Last week, we kicked off 2017 with an overview of the roll-to-roll wide-format printer landscape. This week, we’ll do the same for flatbed printers. There hasn’t been quite as much action in flatbeds as in rollfeds; textile printing has largely been driving rollfed printers, not so much flatbeds. (Actually, you can print textiles on a flatbed UV device, but flatbeds are not designed or sold specifically for fabric printing.)
Flatbed devices almost universally use ultraviolet (UV) inks, or inks that cure by exposure to ultraviolet light. Traditionally, UV curing has been done using mercury vapor lamps, but the past several years have seen an “ink migration” to cold curing, or UV inks that cure under exposure to LED lamps. The advantages of LED UV curing are less heat (mercury vapor lamps can run very hot), and less energy needed to run them, energy that’s wasted in the form of all that heat. LED also allows for printing on very thin plastic materials that may warp or discolor when exposed to hot curing lamps, although a good vacuum system can help avoid warpage when using thin substrates regardless of heat.

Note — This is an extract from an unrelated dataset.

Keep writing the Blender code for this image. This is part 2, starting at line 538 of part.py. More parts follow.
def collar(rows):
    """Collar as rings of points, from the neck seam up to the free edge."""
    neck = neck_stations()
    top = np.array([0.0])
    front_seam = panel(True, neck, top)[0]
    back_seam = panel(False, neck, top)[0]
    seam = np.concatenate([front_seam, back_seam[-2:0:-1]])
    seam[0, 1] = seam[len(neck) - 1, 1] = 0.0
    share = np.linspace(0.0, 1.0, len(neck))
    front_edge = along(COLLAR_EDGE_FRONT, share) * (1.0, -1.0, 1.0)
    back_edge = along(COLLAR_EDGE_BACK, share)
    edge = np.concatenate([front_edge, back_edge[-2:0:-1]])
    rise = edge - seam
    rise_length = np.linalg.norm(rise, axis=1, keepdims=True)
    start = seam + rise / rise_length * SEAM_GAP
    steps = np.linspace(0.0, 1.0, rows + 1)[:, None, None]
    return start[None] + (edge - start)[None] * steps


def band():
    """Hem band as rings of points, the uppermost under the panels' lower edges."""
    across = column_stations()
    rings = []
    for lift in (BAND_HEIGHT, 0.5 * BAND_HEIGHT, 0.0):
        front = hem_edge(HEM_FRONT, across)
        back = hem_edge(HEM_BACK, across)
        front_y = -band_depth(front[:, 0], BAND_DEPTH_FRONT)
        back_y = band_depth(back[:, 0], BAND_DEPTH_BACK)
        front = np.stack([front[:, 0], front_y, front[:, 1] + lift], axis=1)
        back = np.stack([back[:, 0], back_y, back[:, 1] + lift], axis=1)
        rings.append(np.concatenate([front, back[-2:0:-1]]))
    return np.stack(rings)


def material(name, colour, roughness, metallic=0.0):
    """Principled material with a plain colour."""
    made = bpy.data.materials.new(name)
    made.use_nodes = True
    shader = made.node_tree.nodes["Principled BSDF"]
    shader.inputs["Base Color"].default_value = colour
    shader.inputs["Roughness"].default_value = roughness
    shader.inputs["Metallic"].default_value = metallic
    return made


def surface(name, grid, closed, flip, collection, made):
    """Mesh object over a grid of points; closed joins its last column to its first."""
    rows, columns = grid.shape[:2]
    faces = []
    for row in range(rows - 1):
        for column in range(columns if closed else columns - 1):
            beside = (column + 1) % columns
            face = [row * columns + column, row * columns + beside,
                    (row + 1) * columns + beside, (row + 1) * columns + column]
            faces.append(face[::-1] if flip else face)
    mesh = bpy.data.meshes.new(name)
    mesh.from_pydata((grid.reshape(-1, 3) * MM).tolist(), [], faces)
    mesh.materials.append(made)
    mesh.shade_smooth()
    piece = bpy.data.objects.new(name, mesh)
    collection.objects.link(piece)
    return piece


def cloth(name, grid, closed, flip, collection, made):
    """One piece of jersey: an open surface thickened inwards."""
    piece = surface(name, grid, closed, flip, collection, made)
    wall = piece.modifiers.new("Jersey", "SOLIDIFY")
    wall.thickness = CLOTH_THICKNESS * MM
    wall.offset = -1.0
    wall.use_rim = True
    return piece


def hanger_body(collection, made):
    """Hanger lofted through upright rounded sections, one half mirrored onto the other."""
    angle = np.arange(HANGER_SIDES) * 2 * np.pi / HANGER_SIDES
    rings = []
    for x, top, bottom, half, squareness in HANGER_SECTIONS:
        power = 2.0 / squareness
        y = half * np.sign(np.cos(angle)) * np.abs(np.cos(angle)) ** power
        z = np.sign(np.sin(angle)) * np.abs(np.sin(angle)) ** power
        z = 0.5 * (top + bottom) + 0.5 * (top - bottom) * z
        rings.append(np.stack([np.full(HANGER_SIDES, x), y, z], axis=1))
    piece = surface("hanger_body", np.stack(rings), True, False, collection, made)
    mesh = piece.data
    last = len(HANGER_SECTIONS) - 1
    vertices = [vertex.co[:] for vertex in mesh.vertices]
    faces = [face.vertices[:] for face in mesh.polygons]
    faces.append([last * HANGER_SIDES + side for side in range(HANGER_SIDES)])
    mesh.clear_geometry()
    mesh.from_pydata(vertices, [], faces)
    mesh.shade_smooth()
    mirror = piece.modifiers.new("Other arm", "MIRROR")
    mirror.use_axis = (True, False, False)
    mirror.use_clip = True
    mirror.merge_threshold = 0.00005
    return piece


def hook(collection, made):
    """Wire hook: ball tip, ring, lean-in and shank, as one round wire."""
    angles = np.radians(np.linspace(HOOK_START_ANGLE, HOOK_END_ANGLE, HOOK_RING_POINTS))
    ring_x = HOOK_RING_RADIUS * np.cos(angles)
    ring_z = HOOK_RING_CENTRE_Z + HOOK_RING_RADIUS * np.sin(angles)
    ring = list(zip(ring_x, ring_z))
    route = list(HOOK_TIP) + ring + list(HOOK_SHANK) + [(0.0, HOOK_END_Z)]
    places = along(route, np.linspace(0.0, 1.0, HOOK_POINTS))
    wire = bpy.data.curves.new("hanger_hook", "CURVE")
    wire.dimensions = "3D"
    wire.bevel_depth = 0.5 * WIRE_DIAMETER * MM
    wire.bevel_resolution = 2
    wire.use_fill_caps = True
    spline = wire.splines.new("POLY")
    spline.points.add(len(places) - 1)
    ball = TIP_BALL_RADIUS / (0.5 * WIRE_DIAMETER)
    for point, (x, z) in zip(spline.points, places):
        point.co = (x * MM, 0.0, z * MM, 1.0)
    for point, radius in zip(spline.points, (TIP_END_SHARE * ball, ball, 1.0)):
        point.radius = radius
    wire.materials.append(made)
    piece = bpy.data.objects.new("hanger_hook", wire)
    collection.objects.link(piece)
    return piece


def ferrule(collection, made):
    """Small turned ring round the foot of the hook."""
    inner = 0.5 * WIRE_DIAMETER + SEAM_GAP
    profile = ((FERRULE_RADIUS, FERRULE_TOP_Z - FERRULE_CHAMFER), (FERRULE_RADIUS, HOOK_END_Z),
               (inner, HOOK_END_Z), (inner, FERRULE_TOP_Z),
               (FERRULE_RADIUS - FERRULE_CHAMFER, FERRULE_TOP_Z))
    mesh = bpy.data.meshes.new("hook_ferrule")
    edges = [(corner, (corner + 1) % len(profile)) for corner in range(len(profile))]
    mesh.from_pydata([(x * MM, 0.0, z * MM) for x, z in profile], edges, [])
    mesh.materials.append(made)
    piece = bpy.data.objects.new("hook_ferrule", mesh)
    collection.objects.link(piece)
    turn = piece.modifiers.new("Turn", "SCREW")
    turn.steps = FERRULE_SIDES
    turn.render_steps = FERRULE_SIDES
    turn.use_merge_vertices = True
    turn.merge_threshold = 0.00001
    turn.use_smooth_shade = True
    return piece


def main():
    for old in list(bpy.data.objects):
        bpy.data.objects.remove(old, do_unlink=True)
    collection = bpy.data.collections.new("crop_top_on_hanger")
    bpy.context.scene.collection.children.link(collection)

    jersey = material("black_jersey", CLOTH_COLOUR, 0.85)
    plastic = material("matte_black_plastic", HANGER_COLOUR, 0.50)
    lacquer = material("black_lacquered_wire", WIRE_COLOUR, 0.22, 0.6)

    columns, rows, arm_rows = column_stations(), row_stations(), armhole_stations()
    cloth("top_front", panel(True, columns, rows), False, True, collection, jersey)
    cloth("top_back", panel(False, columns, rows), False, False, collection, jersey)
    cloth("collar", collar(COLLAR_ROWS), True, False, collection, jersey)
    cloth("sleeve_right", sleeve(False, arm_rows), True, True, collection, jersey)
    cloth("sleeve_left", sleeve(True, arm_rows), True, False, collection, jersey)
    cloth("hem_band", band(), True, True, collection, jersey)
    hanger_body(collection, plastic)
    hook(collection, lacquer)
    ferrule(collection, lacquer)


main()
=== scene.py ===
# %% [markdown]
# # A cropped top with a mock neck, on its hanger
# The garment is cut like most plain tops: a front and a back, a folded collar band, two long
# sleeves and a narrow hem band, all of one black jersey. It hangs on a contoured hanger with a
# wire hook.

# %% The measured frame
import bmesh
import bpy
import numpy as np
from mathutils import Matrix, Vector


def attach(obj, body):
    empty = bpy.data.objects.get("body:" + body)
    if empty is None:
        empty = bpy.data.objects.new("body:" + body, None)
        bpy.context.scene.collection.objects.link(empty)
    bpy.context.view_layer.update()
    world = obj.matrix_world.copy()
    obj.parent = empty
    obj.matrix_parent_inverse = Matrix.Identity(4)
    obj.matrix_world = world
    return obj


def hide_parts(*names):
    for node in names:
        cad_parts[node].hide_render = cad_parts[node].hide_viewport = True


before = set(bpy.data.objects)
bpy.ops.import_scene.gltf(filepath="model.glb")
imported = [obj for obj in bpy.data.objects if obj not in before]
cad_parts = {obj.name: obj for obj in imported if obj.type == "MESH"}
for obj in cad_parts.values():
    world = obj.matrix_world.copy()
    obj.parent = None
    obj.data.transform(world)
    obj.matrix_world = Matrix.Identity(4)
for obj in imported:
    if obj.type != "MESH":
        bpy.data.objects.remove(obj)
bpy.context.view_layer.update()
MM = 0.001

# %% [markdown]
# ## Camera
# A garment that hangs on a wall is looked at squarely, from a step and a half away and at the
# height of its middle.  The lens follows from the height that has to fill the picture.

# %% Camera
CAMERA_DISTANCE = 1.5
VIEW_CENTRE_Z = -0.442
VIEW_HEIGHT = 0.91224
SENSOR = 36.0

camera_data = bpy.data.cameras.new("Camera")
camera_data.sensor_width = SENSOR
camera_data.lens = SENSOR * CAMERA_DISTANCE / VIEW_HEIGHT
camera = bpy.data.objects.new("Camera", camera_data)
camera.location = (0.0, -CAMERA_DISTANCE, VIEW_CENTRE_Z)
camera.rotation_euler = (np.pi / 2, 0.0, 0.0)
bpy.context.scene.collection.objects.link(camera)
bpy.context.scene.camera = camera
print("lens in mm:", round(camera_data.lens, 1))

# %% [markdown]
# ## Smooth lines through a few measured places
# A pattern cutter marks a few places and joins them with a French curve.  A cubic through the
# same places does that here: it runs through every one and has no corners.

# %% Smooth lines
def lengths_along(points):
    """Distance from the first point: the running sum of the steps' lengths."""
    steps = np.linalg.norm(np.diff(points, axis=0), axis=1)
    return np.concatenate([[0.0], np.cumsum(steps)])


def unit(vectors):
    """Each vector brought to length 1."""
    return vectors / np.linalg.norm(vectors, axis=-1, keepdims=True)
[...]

The new models that have appeared on the market as of late boast faster speeds—like virtually any new equipment—as well as some degree of automation. We’re also starting to see more models appearing in the mid-volume range, and even more entry-level machines. There is also a greater proliferation of hybrid flatbed/roll-to-roll machines. (We’ll look specifically at hybrids in a future feature.)
Durst Imaging’s Rho 1000 flagship series comprises the 282-inch (7.2-meter) Rho 1012/1312 and 1030/1330, UV flatbeds whose ink sets include CMYK plus light magenta and light cyan, as well as orange and green or orange and violet, to hit the gamut of brand and Pantone colors. The 1012/1312 boast higher resolution than the 1030/1330, while the latter ups the speed to as fast as 1,250 square meters per hour. The 1000 series complements the industrial-level Rho P10 series, consisting of the 200/250 and hybrid 200/250HS, the HS models being hybrids. These 154-inch (3.9-meter) machines offer ink sets that include CMYK plus light magenta and light cyan, white, and a “Process Colour Addition (PCA),” and are targeted toward indoor and outdoor signage and POS/POP, as well as packaging and backlit applications.

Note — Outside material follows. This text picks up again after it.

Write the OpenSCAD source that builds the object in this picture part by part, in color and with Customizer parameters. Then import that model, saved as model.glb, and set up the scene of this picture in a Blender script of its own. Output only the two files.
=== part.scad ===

The Durst Rho 1030 offers fully automated production.
Historically, Inca Digital launched the flatbed printer category more than 16 years ago with the Eagle, and introduced the Inca Onset X flatbed inkjet printer line in Fall 2015. The following fall saw the launch of the 127-inch (3.2-meter) Inca Onset X3, the fastest model yet in the Onset series, said to print up to 9,600 square feet (180 boards) per hour. Colorwise, it supports CMYK plus white or orange.
Inca Roads—The Onset X3 is the fastest Onset yet.
Inca flatbeds are distributed by Fujifilm, which has its own longstanding series of flatbeds, namely the Acuity series. The latest entry, introduced last year, is the 49.6-inch (1.25-meter) Acuity Select HS 30, said to print at speeds of up to 620 square feet per hour. It can print on a wide range of substrates up to two inches thick. It print six colors (CMYK plus light cyan and light magenta, plus white or clear). Last year, Fujifilm also introduced the latest in the Uvistar line, the Uvistar Hybrid 320, a 127-inch (3.2-meter) hybrid flatbed/roll-to-roll printer with speeds said to be up to 2,100 square feet per hour, and supports CMYK plus light cyan, light magenta, and orange.
The Select HS 30 is the latest in Fujifilm’s Acuity series of flatbeds
As of late, Fujifilm has been touting its new Fujifilm Inkjet Technology (FIT), a combination of inkjet printheads, fluids, and software based around the company’s Samba single-pass piezo printheads and Uvijet inks. Using a broad variety of inks and color management software, the goal of FIT is image optimization, speed, and flexibility.
In 2016, Canon Solutions America (CSA) launched two new Océ Arizona series of wide-format UV flatbeds. The Océ Arizona 1200 series includes the 49-inch (1.2-meter) GT and 121-inch (3.1-meter) XT models. The 1240 prints up to four colors, the 1260 up to six colors, and the 1280 up to eight colors. The Arizona 1200 series printers are mid-volume flatbeds targeted toward sign and display shops, specialty printers, and photo labs.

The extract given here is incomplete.